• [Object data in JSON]
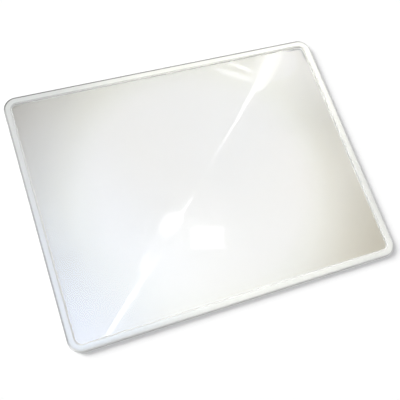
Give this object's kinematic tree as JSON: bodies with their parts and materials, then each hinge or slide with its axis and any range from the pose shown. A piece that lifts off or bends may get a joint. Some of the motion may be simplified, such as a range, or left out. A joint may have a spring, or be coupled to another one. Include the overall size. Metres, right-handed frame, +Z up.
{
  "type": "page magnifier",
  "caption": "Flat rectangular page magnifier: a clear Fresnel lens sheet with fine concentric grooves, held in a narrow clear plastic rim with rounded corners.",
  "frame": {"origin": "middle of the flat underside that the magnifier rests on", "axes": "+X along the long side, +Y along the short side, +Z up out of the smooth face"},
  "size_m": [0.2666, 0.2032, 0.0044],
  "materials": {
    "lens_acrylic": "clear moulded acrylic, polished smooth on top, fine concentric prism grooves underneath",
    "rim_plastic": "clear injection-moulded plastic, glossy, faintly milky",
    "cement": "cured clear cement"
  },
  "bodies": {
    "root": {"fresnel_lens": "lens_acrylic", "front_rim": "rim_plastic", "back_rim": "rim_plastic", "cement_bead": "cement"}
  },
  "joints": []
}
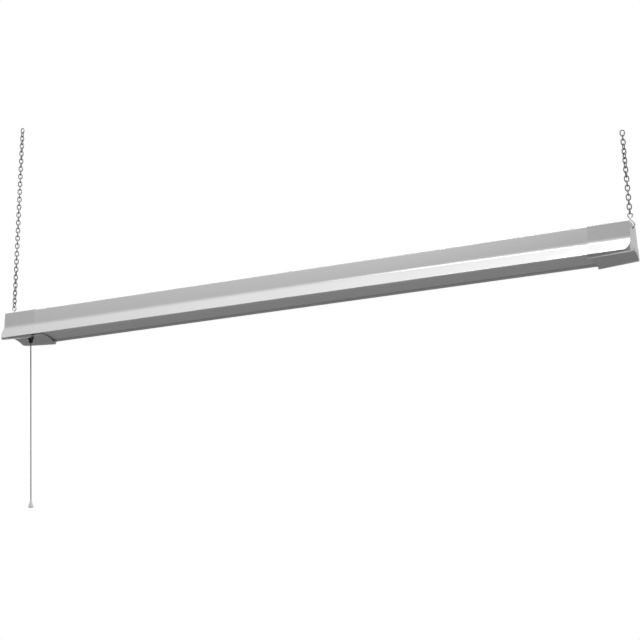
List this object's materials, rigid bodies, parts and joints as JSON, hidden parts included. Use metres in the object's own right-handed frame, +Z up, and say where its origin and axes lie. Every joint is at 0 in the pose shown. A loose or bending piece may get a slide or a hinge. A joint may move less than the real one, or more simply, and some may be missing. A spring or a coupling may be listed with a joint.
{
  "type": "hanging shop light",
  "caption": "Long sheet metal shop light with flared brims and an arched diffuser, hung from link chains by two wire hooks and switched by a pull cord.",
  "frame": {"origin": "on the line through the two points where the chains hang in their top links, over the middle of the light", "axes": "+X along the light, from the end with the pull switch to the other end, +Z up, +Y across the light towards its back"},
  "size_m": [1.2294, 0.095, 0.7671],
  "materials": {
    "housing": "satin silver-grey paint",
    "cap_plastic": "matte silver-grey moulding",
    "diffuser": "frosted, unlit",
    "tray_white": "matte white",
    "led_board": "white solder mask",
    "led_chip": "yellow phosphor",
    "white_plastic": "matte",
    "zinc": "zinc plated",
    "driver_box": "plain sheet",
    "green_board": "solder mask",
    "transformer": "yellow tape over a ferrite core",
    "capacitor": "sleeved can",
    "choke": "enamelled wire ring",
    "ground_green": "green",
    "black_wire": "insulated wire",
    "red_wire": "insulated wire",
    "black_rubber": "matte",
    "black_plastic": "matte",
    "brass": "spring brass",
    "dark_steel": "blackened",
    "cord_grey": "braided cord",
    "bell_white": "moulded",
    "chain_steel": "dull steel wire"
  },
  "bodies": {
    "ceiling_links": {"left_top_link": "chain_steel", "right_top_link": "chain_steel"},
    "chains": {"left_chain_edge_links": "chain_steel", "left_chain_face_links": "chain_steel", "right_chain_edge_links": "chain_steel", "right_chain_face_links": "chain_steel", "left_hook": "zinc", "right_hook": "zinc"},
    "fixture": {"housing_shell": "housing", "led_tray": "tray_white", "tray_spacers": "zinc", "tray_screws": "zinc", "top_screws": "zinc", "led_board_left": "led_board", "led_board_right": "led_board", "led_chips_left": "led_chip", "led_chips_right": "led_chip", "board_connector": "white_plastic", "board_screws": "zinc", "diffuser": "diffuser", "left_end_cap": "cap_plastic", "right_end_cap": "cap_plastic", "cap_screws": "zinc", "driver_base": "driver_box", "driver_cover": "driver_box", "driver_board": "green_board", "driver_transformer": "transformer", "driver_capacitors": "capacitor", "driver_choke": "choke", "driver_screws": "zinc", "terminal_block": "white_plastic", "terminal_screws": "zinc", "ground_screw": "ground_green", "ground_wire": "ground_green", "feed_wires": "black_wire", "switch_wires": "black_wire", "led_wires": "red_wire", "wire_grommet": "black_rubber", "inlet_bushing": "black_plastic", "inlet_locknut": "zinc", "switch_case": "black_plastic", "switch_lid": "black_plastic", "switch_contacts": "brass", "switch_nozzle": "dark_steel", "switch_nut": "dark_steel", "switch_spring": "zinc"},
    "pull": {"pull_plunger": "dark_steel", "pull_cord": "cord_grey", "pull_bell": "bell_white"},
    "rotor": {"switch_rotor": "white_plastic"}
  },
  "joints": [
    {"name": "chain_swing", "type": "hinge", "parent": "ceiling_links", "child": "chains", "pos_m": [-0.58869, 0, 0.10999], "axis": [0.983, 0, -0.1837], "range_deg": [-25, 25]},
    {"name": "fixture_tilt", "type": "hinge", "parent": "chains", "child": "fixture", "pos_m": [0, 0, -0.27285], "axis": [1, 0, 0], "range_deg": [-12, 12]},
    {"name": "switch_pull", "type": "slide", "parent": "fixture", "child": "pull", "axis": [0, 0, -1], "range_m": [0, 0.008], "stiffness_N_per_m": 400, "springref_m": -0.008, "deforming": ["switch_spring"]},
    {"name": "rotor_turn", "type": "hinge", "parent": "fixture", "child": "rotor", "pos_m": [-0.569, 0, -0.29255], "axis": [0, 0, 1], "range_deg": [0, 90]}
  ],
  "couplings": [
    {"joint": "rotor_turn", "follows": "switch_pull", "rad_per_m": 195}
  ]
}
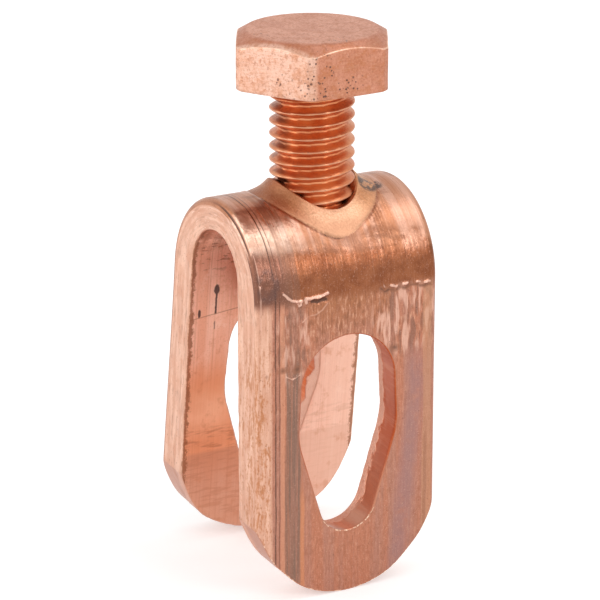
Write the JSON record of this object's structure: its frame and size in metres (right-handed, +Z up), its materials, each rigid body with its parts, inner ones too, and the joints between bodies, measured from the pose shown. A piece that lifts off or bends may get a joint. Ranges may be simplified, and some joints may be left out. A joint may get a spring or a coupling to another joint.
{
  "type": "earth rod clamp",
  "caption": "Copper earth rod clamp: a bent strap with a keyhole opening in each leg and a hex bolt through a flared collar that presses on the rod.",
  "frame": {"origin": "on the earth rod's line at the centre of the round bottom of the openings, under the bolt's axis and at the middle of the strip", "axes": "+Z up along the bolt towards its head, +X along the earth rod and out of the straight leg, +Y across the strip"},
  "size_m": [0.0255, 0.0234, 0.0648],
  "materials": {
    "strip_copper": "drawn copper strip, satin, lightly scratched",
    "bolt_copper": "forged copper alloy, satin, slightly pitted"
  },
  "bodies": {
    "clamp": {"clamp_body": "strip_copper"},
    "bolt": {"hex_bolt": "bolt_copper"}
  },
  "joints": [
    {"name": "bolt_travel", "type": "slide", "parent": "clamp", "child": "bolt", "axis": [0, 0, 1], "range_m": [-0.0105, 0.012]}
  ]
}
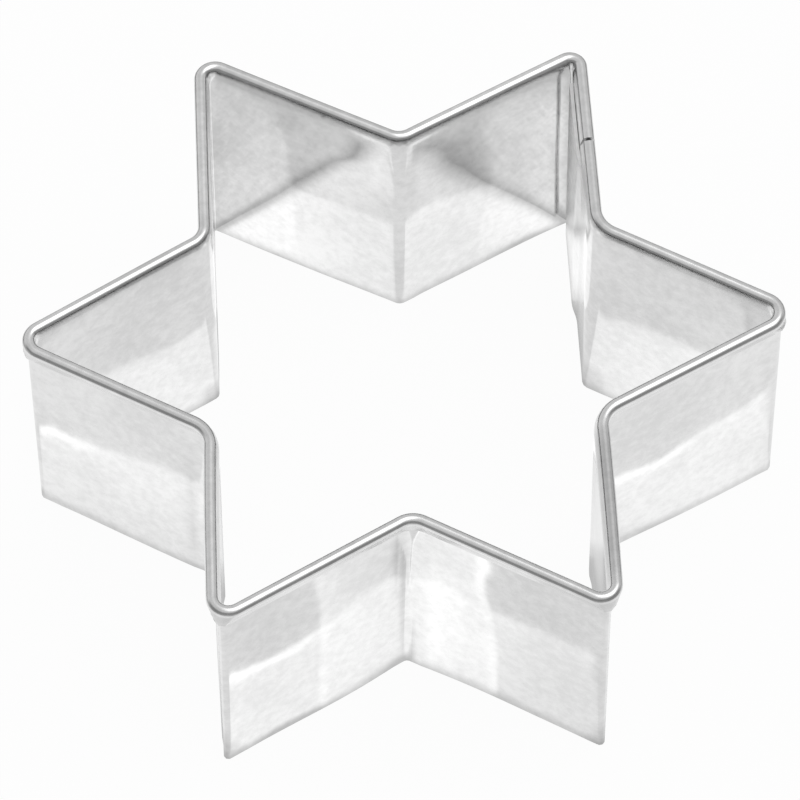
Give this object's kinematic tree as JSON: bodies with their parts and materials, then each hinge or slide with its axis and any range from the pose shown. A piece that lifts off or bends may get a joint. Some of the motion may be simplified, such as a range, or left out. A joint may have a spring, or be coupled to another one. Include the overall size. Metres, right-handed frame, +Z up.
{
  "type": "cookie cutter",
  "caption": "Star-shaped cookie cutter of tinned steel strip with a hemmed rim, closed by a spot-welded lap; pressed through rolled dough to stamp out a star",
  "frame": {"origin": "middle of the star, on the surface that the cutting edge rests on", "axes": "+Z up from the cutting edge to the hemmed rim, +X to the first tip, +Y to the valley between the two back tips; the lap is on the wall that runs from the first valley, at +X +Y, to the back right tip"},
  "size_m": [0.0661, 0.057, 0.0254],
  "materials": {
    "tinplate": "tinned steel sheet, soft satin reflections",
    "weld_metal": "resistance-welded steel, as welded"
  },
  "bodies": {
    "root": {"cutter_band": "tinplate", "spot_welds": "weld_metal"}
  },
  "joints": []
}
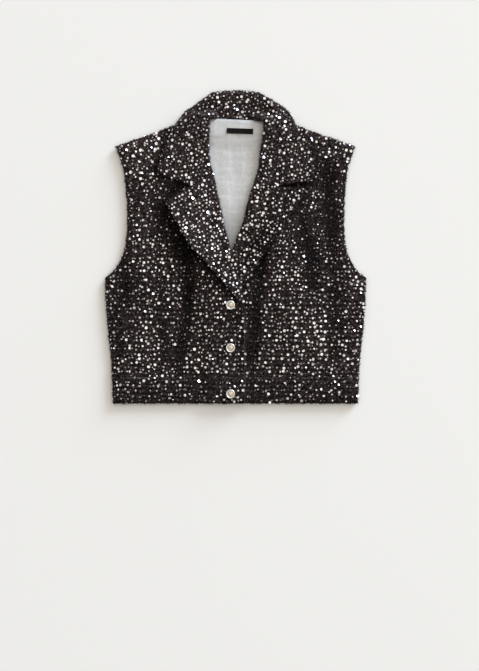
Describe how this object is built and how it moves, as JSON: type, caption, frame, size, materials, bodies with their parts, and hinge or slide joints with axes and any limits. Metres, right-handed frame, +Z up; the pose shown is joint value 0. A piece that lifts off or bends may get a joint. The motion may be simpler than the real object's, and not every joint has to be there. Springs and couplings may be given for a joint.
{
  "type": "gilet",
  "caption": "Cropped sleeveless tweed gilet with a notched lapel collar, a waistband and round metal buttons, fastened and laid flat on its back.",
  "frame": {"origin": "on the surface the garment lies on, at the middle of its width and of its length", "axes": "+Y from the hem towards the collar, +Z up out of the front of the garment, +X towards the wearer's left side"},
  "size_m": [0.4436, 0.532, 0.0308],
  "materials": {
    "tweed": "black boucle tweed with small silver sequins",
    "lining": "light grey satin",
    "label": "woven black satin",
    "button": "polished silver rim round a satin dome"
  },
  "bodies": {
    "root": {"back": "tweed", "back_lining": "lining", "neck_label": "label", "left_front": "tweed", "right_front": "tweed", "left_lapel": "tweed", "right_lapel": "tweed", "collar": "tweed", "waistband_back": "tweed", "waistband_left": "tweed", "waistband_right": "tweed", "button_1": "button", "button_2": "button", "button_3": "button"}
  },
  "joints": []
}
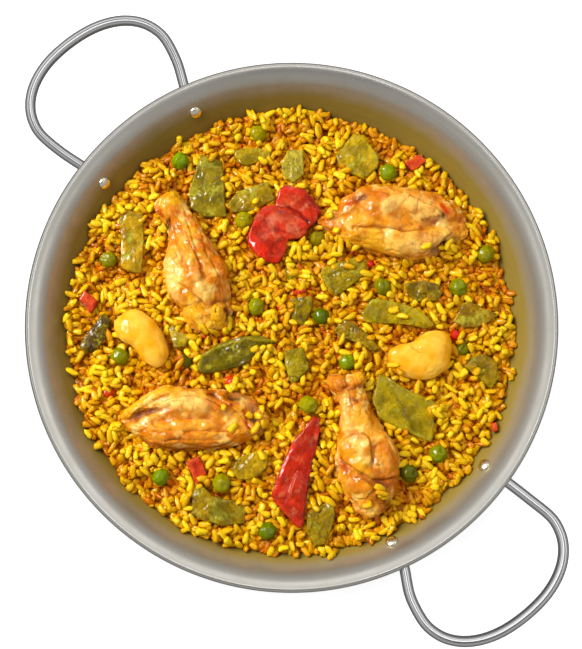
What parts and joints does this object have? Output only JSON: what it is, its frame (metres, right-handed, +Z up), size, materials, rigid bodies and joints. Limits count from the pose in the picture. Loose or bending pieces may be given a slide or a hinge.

• [Set exercise]
Return, word for word, each line from the line that contains "Describe how this" to the end of the listing above; include both end lines and nothing else.

• [Solution for this exercise]
Describe how this object is built and how it moves, as JSON: type, caption, frame, size, materials, bodies with their parts, and hinge or slide joints with axes and any limits. Metres, right-handed frame, +Z up; the pose shown is joint value 0. A piece that lifts off or bends may get a joint. The motion may be simpler than the real object's, and not every joint has to be there. Springs and couplings may be given for a joint.
{
  "type": "gilet",
  "caption": "Cropped sleeveless tweed gilet with a notched lapel collar, a waistband and round metal buttons, fastened and laid flat on its back.",
  "frame": {"origin": "on the surface the garment lies on, at the middle of its width and of its length", "axes": "+Y from the hem towards the collar, +Z up out of the front of the garment, +X towards the wearer's left side"},
  "size_m": [0.4436, 0.532, 0.0308],
  "materials": {
    "tweed": "black boucle tweed with small silver sequins",
    "lining": "light grey satin",
    "label": "woven black satin",
    "button": "polished silver rim round a satin dome"
  },
  "bodies": {
    "root": {"back": "tweed", "back_lining": "lining", "neck_label": "label", "left_front": "tweed", "right_front": "tweed", "left_lapel": "tweed", "right_lapel": "tweed", "collar": "tweed", "waistband_back": "tweed", "waistband_left": "tweed", "waistband_right": "tweed", "button_1": "button", "button_2": "button", "button_3": "button"}
  },
  "joints": []
}
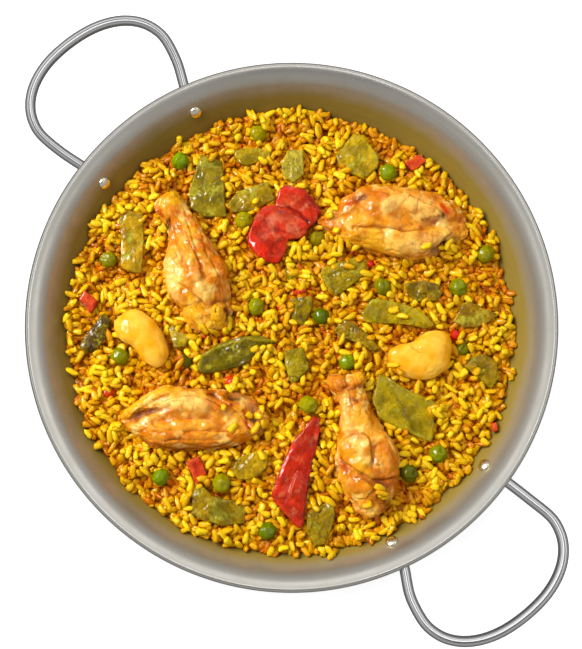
What parts and joints does this object have? Output only JSON: what it is, its frame (metres, right-handed, +Z up), size, materials, rigid bodies and joints. Limits count from the pose in the picture. Loose or bending pieces may be given a slide or a hinge.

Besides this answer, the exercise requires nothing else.